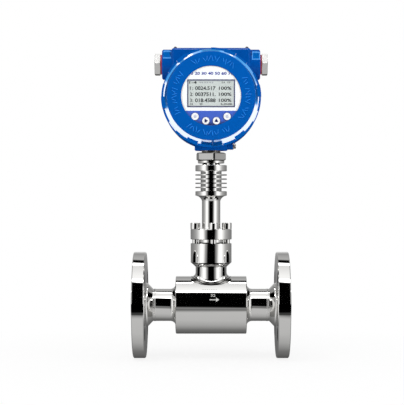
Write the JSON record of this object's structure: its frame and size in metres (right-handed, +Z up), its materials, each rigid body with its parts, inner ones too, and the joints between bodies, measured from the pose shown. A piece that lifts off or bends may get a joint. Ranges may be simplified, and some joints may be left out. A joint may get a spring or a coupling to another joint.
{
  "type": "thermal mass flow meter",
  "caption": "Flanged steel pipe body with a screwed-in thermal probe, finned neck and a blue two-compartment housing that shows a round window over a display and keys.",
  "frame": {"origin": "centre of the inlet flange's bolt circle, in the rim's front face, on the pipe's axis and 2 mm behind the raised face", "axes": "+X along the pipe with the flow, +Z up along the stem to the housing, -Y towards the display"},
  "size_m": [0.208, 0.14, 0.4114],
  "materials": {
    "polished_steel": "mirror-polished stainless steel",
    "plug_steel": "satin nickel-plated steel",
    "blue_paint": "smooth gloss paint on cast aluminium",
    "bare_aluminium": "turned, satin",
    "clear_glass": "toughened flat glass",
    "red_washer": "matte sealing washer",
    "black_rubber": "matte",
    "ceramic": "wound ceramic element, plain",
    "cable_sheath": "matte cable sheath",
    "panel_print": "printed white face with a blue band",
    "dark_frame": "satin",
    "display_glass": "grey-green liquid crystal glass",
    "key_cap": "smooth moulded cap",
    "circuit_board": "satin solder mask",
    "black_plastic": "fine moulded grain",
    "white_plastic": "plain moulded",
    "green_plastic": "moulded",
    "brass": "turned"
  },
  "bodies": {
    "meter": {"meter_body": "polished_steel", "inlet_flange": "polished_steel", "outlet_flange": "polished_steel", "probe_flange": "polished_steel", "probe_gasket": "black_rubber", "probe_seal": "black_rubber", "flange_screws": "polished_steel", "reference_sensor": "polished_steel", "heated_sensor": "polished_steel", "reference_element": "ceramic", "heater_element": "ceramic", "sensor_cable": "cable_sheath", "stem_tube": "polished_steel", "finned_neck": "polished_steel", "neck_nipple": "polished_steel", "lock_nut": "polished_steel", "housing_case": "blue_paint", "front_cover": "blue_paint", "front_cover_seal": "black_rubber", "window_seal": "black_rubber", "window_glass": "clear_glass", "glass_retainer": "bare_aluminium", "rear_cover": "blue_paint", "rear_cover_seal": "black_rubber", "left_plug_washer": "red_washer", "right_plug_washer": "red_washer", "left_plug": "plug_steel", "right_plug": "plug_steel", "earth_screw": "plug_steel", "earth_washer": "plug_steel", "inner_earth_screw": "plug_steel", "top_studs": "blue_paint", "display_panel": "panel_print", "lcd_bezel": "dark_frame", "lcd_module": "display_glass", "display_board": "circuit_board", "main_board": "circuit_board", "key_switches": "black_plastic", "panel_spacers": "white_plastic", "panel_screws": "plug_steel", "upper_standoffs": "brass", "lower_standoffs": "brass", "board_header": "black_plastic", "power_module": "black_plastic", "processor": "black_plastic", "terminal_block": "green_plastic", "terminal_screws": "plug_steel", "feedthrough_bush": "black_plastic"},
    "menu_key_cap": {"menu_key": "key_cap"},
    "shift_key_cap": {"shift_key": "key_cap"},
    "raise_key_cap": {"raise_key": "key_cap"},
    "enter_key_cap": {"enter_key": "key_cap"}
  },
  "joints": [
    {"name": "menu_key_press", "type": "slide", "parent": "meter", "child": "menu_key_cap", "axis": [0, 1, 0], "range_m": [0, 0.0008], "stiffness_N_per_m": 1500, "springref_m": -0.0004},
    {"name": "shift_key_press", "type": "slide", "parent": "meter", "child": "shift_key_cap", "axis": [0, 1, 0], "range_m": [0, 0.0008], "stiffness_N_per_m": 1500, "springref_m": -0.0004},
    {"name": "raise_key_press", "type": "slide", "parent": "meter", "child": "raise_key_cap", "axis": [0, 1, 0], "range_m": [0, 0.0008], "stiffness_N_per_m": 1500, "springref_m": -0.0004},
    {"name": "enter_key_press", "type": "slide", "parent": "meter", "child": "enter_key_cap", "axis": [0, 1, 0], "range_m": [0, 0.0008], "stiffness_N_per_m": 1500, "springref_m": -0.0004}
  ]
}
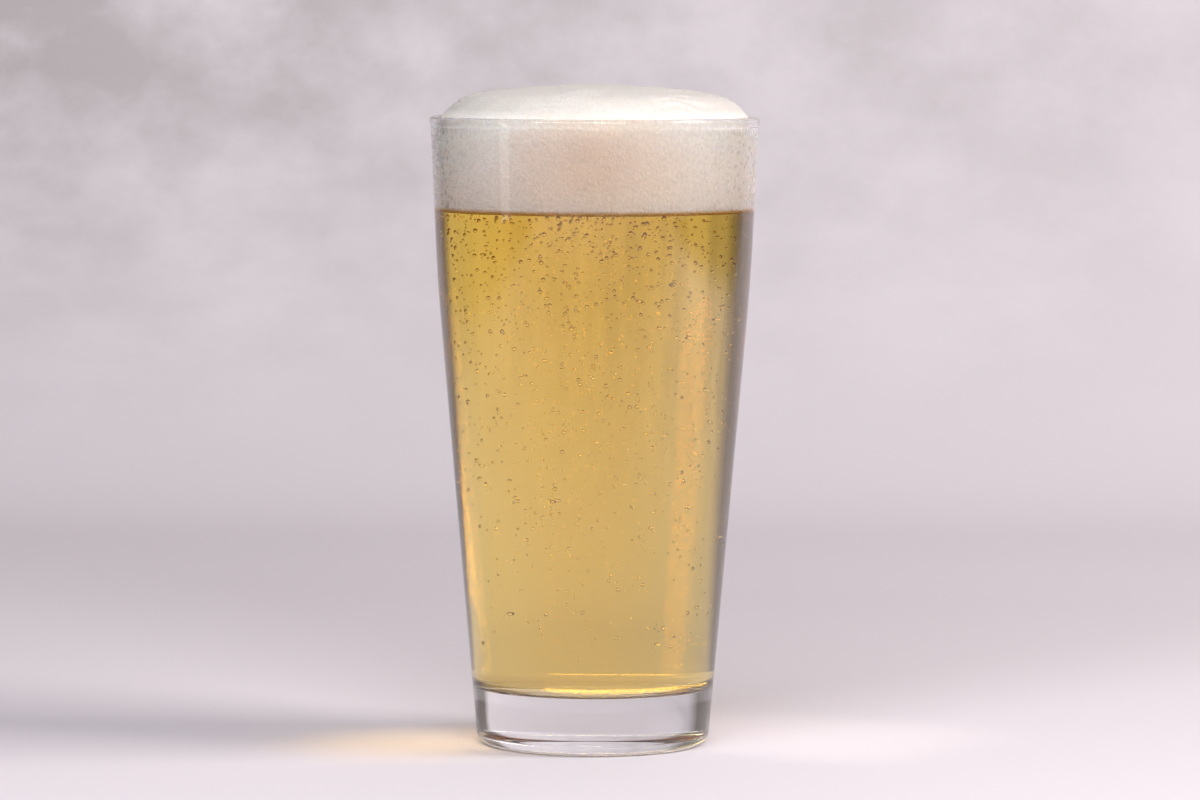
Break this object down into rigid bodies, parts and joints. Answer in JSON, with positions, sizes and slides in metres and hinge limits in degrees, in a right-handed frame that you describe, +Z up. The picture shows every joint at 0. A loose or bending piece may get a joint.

++++++++

◆ TASK DETAILS
Write out the entries above once more, without altering anything.

◆ TASK SOLUTION
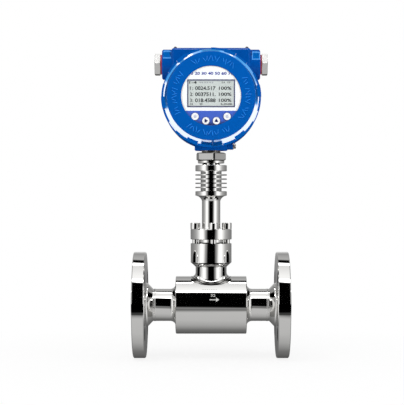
Write the JSON record of this object's structure: its frame and size in metres (right-handed, +Z up), its materials, each rigid body with its parts, inner ones too, and the joints between bodies, measured from the pose shown. A piece that lifts off or bends may get a joint. Ranges may be simplified, and some joints may be left out. A joint may get a spring or a coupling to another joint.
{
  "type": "thermal mass flow meter",
  "caption": "Flanged steel pipe body with a screwed-in thermal probe, finned neck and a blue two-compartment housing that shows a round window over a display and keys.",
  "frame": {"origin": "centre of the inlet flange's bolt circle, in the rim's front face, on the pipe's axis and 2 mm behind the raised face", "axes": "+X along the pipe with the flow, +Z up along the stem to the housing, -Y towards the display"},
  "size_m": [0.208, 0.14, 0.4114],
  "materials": {
    "polished_steel": "mirror-polished stainless steel",
    "plug_steel": "satin nickel-plated steel",
    "blue_paint": "smooth gloss paint on cast aluminium",
    "bare_aluminium": "turned, satin",
    "clear_glass": "toughened flat glass",
    "red_washer": "matte sealing washer",
    "black_rubber": "matte",
    "ceramic": "wound ceramic element, plain",
    "cable_sheath": "matte cable sheath",
    "panel_print": "printed white face with a blue band",
    "dark_frame": "satin",
    "display_glass": "grey-green liquid crystal glass",
    "key_cap": "smooth moulded cap",
    "circuit_board": "satin solder mask",
    "black_plastic": "fine moulded grain",
    "white_plastic": "plain moulded",
    "green_plastic": "moulded",
    "brass": "turned"
  },
  "bodies": {
    "meter": {"meter_body": "polished_steel", "inlet_flange": "polished_steel", "outlet_flange": "polished_steel", "probe_flange": "polished_steel", "probe_gasket": "black_rubber", "probe_seal": "black_rubber", "flange_screws": "polished_steel", "reference_sensor": "polished_steel", "heated_sensor": "polished_steel", "reference_element": "ceramic", "heater_element": "ceramic", "sensor_cable": "cable_sheath", "stem_tube": "polished_steel", "finned_neck": "polished_steel", "neck_nipple": "polished_steel", "lock_nut": "polished_steel", "housing_case": "blue_paint", "front_cover": "blue_paint", "front_cover_seal": "black_rubber", "window_seal": "black_rubber", "window_glass": "clear_glass", "glass_retainer": "bare_aluminium", "rear_cover": "blue_paint", "rear_cover_seal": "black_rubber", "left_plug_washer": "red_washer", "right_plug_washer": "red_washer", "left_plug": "plug_steel", "right_plug": "plug_steel", "earth_screw": "plug_steel", "earth_washer": "plug_steel", "inner_earth_screw": "plug_steel", "top_studs": "blue_paint", "display_panel": "panel_print", "lcd_bezel": "dark_frame", "lcd_module": "display_glass", "display_board": "circuit_board", "main_board": "circuit_board", "key_switches": "black_plastic", "panel_spacers": "white_plastic", "panel_screws": "plug_steel", "upper_standoffs": "brass", "lower_standoffs": "brass", "board_header": "black_plastic", "power_module": "black_plastic", "processor": "black_plastic", "terminal_block": "green_plastic", "terminal_screws": "plug_steel", "feedthrough_bush": "black_plastic"},
    "menu_key_cap": {"menu_key": "key_cap"},
    "shift_key_cap": {"shift_key": "key_cap"},
    "raise_key_cap": {"raise_key": "key_cap"},
    "enter_key_cap": {"enter_key": "key_cap"}
  },
  "joints": [
    {"name": "menu_key_press", "type": "slide", "parent": "meter", "child": "menu_key_cap", "axis": [0, 1, 0], "range_m": [0, 0.0008], "stiffness_N_per_m": 1500, "springref_m": -0.0004},
    {"name": "shift_key_press", "type": "slide", "parent": "meter", "child": "shift_key_cap", "axis": [0, 1, 0], "range_m": [0, 0.0008], "stiffness_N_per_m": 1500, "springref_m": -0.0004},
    {"name": "raise_key_press", "type": "slide", "parent": "meter", "child": "raise_key_cap", "axis": [0, 1, 0], "range_m": [0, 0.0008], "stiffness_N_per_m": 1500, "springref_m": -0.0004},
    {"name": "enter_key_press", "type": "slide", "parent": "meter", "child": "enter_key_cap", "axis": [0, 1, 0], "range_m": [0, 0.0008], "stiffness_N_per_m": 1500, "springref_m": -0.0004}
  ]
}
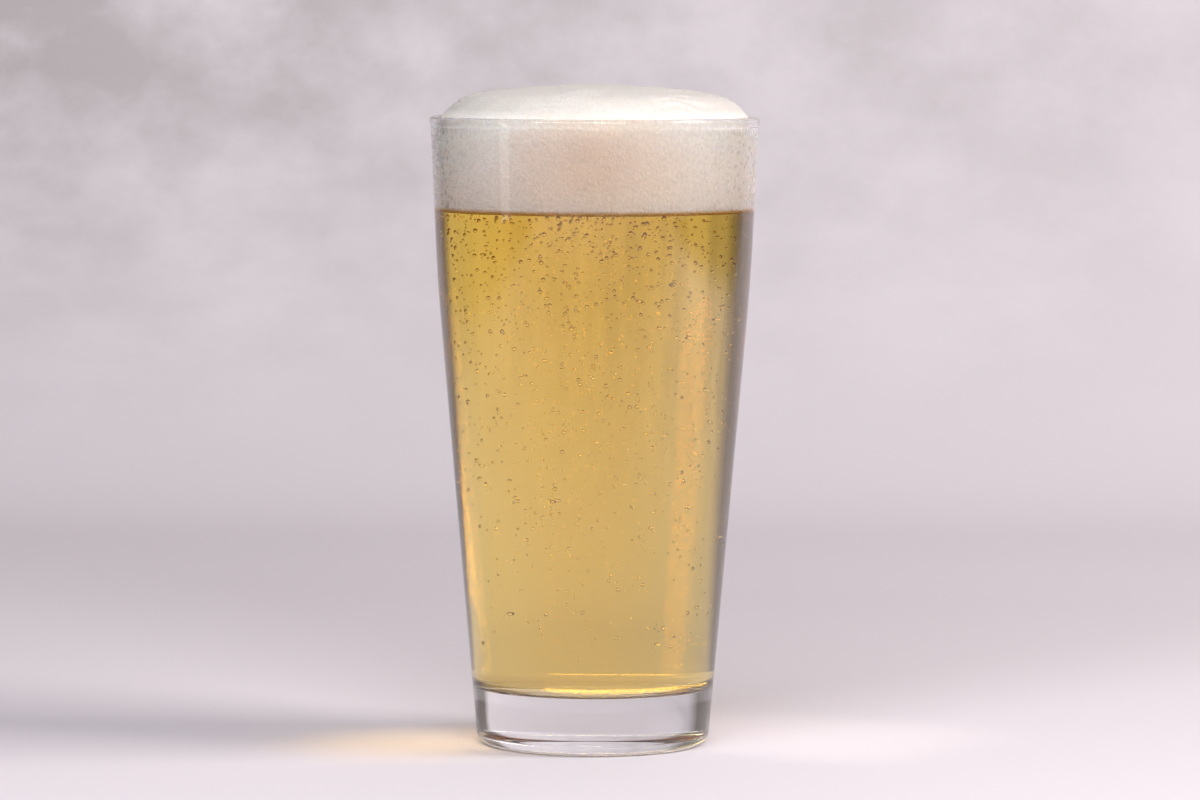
Break this object down into rigid bodies, parts and joints. Answer in JSON, with positions, sizes and slides in metres and hinge limits in degrees, in a right-handed frame that you describe, +Z up. The picture shows every joint at 0. A loose or bending piece may get a joint.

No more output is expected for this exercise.